No. Pause&Resume repeatedly, Pause & interact with all the menus, switch to another app for a while all work fine. Well, it pegs one core at 100% cpu, so the fan get a little noisy, but no stability issues that I can trigger as long as it remains on the screen. I can then resume, run some programs, minimize martypc, restore it and then obscure it with another window and then switch back just fine. After all that, Pause and then obscure the window again and it crashes within a few seconds, not waiting to be brought to the foreground this time.

dbalsom commented 1 day ago

can you show me a shot of your performance window while paused? (emulator->performance)

are you pausing from the Machine menu or from the CPU Control window?

jmd-z commented 1 day ago

So far, from the machine menu. Screenshot_20240930_173823 I'm seeing the same behavior though from debug->CPU Control now that I've tried that.

dbalsom commented 1 day ago

the only thing I can postulate is that the screen texture stops being updated when the machine is paused, even though it is continually rendered. maybe somehow this causes the display drive to discard the texture when the program loses focus, and we crash with an invalid texture reference when it is shown again?

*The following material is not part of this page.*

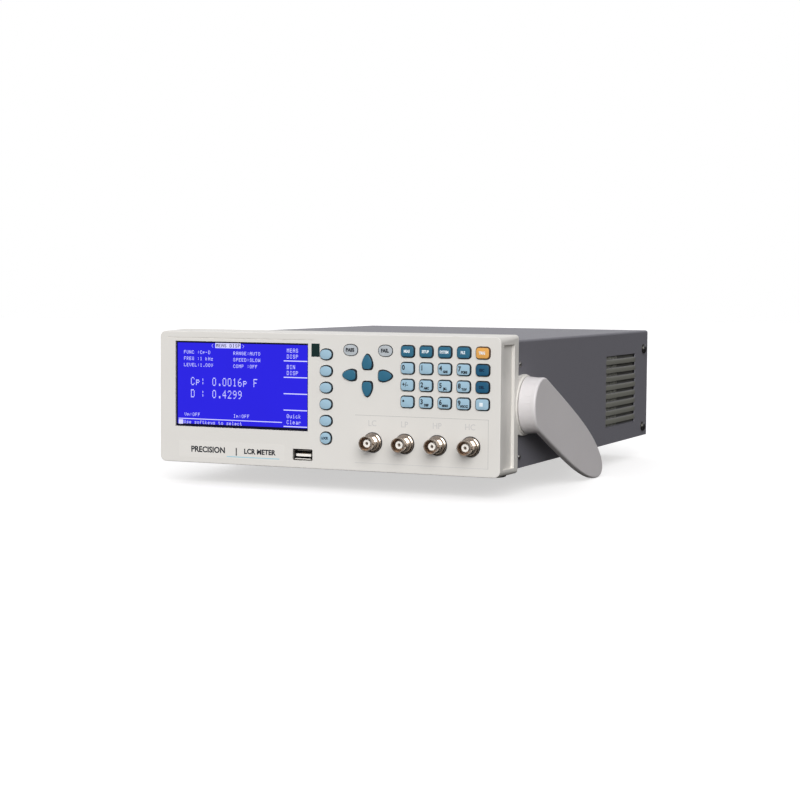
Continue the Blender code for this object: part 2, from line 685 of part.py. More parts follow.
def power_module():
    """Mains inlet and the well of its rocker, in one flanged housing."""
    flange_back = REAR_FACE + GAP
    flange_face = flange_back + FLANGE_THICKNESS
    body = rounded(*POWER_BODY, 0.6, 1)
    flange = rounded(*POWER_FLANGE, 2.0, 1)
    module = node("power_inlet", [[facing(body, REAR_FACE - 20.0), facing(body, flange_back),
                                   facing(flange, flange_back), facing(flange, flange_face)]],
                  BLACK_PLASTIC, (POWER_CENTRE[0], 0.0, POWER_CENTRE[1]))
    inlet_x, well_x = INLET_CENTRE_X - POWER_CENTRE[0], ROCKER_CENTRE_X - POWER_CENTRE[0]
    at = (POWER_CENTRE[0], 0.0, POWER_CENTRE[1])
    mouth, well = rounded(*INLET_CAVITY, 2.5, 2), rounded(*ROCKER_WELL, 0.5, 2)
    cuts = [[facing(outline, flange_face - depth, (x, 0.0)), facing(outline, flange_face + 2.0, (x, 0.0))]
            for outline, x, depth in ((mouth, inlet_x, INLET_DEPTH), (well, well_x, ROCKER_WELL_DEPTH))]
    combine(module, "cutter_power", cuts, "DIFFERENCE", at)
    blades = [box_rings((inlet_x + u - 1.0, flange_face - INLET_DEPTH - 1.0, v - 2.0),
                        (inlet_x + u + 1.0, flange_face - 3.0, v + 2.0)) for u, v in BLADES]
    combine(module, "guide_blades", blades, "UNION", at)


def power_rocker():
    """Rocker with a dished face, its side outline symmetrical about the axis."""
    half = ROCKER_WELL[0] / 2 - 0.5
    upper = [(4.0, 10.0), (-1.0, 9.4), (-4.0, 5.0)]
    side = [(2.6, 0.0)] + upper + [(-4.6, 0.0)] + [(u, -v) for u, v in reversed(upper)]
    node("power_rocker", [[across(side, -half), across(side, half)]], BLACK_PLASTIC,
         (ROCKER_CENTRE_X, ROCKER_AXIS_Y, POWER_CENTRE[1]), tilt_x=-ROCKER_TILT)


def d_outline(width, height, slope=1.1):
    """D-shaped shell of a nine-way connector, wide side up."""
    u, v, corner = width / 2, height / 2, 1.2
    return [(-u + slope, -v), (u - slope, -v), (u, v - corner),
            (u - corner, v), (-u + corner, v), (-u, v - corner)]


def serial_port():
    body, shell = d_outline(*SERIAL_BODY), d_outline(*SERIAL_SHELL)
    flange = d_outline(*SERIAL_FLANGE, 0.6)
    back, face = REAR_FACE + GAP, REAR_FACE + GAP + 1.0
    rings = [facing(body, REAR_FACE - 10.0), facing(body, back), facing(flange, back),
             facing(flange, face), facing(shell, face), facing(shell, REAR_FACE + 6.5)]
    node("serial_port", [rings], STEEL, (SERIAL_CENTRE[0], 0.0, SERIAL_CENTRE[1]))


def earth_terminal():
    """Stud with a nut inside the panel, a collar outside it and a round thumb nut at its tip."""
    face, inner = REAR_FACE + GAP, REAR_FACE - PLATE - GAP
    tip = face + TERMINAL_REACH
    profile = [(2.5, inner - 7.0), (2.5, inner - 5.0), (5.5, inner - 5.0), (5.5, inner),
               (2.9, inner), (2.9, face), (6.0, face), (6.0, face + 1.8), (2.6, face + 1.8),
               (2.6, face + 5.0), (5.2, face + 5.0), (5.2, tip - 1.0), (4.4, tip)]
    node("earth_terminal", [turned(profile, 12)], NICKEL, (TERMINAL_CENTRE[0], 0.0, TERMINAL_CENTRE[1]))


# ---------------------------------------------------------------- inside

def boards():
    """L-shaped key board behind the keys, and the main board on four posts with two shielded stages."""
    face = KEY_BACK + KEY_TRAVEL + GAP
    outline = [(KEY_BOARD_LEFT, KEY_BOARD_LOW), (KEY_BOARD_STEP_X, KEY_BOARD_LOW),
               (KEY_BOARD_STEP_X, KEY_BOARD_STEP_Z), (KEY_BOARD_RIGHT, KEY_BOARD_STEP_Z),
               (KEY_BOARD_RIGHT, KEY_BOARD_TOP), (KEY_BOARD_LEFT, KEY_BOARD_TOP)]
    node("key_board", [[facing(outline, face), facing(outline, face + BOARD_THICKNESS)]], BOARD, smooth=False)
    surface = BOARD_LOW + BOARD_THICKNESS
    main_board = node("main_board", [box_rings((-BOARD_HALF_WIDTH, BOARD_FRONT, BOARD_LOW),
                                               (BOARD_HALF_WIDTH, BOARD_REAR, surface))], BOARD, smooth=False)
    post, inset = 4.0, 8.0
    parts = [box_rings((x - post, y - post, CASE_BOTTOM + PLATE + GAP), (x + post, y + post, BOARD_LOW + 0.5))
             for x in (-BOARD_HALF_WIDTH + inset, BOARD_HALF_WIDTH - inset)
             for y in (BOARD_FRONT + inset, BOARD_REAR - inset)]
    parts.append(box_rings((-40.0, 150.0, surface - 0.5), (20.0, 200.0, surface + 12.0)))
    parts.append(box_rings((50.0, 140.0, surface - 0.5), (90.0, 170.0, surface + 6.0)))
    combine(main_board, "guide_board_parts", parts, "UNION")


def transformer():
    low = CASE_BOTTOM + PLATE + GAP
    x, y = TRANSFORMER_CENTRE
    width, depth, height = CORE_SIZE
    core = node("transformer", [box_rings((x - width / 2, y - depth / 2, low),
                                          (x + width / 2, y + depth / 2, low + height))], CORE, smooth=False)
    coil = rounded(COIL_SIZE[0], COIL_SIZE[2], 6.0)
    middle = (x, low + height / 2)
    coil_rings = [facing(coil, y + side * COIL_SIZE[1] / 2, middle) for side in (-1, 1)]
    combine(core, "guide_coil", [coil_rings], "UNION")


# ---------------------------------------------------------------- build

def main():
    for item in list(bpy.data.objects):
        bpy.data.objects.remove(item, do_unlink=True)
    front_bezel()
    display()
    keys_and_lamps()
    test_sockets()
    usb_socket()
    cover()
    base_chassis()
    rear_panel()
    cover_screws()
    feet()
    swing_arms()
    power_module()
    power_rocker()
    serial_port()
    earth_terminal()
    boards()
    transformer()


main()
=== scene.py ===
"""Looks of a bench LCR meter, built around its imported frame.

Finer pieces stand for the faceted CAD nodes, and every surface has a procedural material. Sizes
are millimetres in the meter's layout frame: X from the middle plane, Y back from the bezel's front
face, Z up from the bezel's lower edge. world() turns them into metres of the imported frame.
"""
import math

import bmesh
import bpy
from mathutils import Matrix, Vector
from mathutils.bvhtree import BVHTree

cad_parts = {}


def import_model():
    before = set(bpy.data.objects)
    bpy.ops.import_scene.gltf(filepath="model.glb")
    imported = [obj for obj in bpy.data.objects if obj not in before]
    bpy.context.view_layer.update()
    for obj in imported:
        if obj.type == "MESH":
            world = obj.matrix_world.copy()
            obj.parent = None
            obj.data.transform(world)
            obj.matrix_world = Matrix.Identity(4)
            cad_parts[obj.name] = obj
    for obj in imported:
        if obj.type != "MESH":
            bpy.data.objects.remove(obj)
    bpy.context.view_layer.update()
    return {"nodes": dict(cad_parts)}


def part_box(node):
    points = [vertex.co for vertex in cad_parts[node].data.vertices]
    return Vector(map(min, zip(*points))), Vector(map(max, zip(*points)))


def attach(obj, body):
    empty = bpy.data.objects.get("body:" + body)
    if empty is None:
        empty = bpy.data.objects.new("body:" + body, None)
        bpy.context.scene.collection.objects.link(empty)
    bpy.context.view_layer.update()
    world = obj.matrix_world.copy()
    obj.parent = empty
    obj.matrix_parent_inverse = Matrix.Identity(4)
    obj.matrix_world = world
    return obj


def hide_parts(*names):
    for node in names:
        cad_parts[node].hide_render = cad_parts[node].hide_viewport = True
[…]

I am not sure what I can do about this. I could set a flag to keep copying the buffer while paused, but that seems like a hack. best I can figure is to update wpgu and hope it has been fixed somehow

dbalsom commented 1 day ago

I see you are using vulkan. can you try running with this env set to fall back to opengl:

WGPU_BACKEND=gl

and see if you still see the crashes

jmd-z commented 1 day ago

I've tried, but can't get it to start. Apparently there is an issue in wgpu with nvidia on Linux at the moment: https://github.com/gfx-rs/wgpu/issues/4751 WGPU_BACKEND=gl cargo run -r Failed to create window target!: No suitable wgpu::Adapter found. And of course WGPU_BACKEND=gl,vulkan cargo run -r ends up using the vulkan backend - like it should when gl isn't available.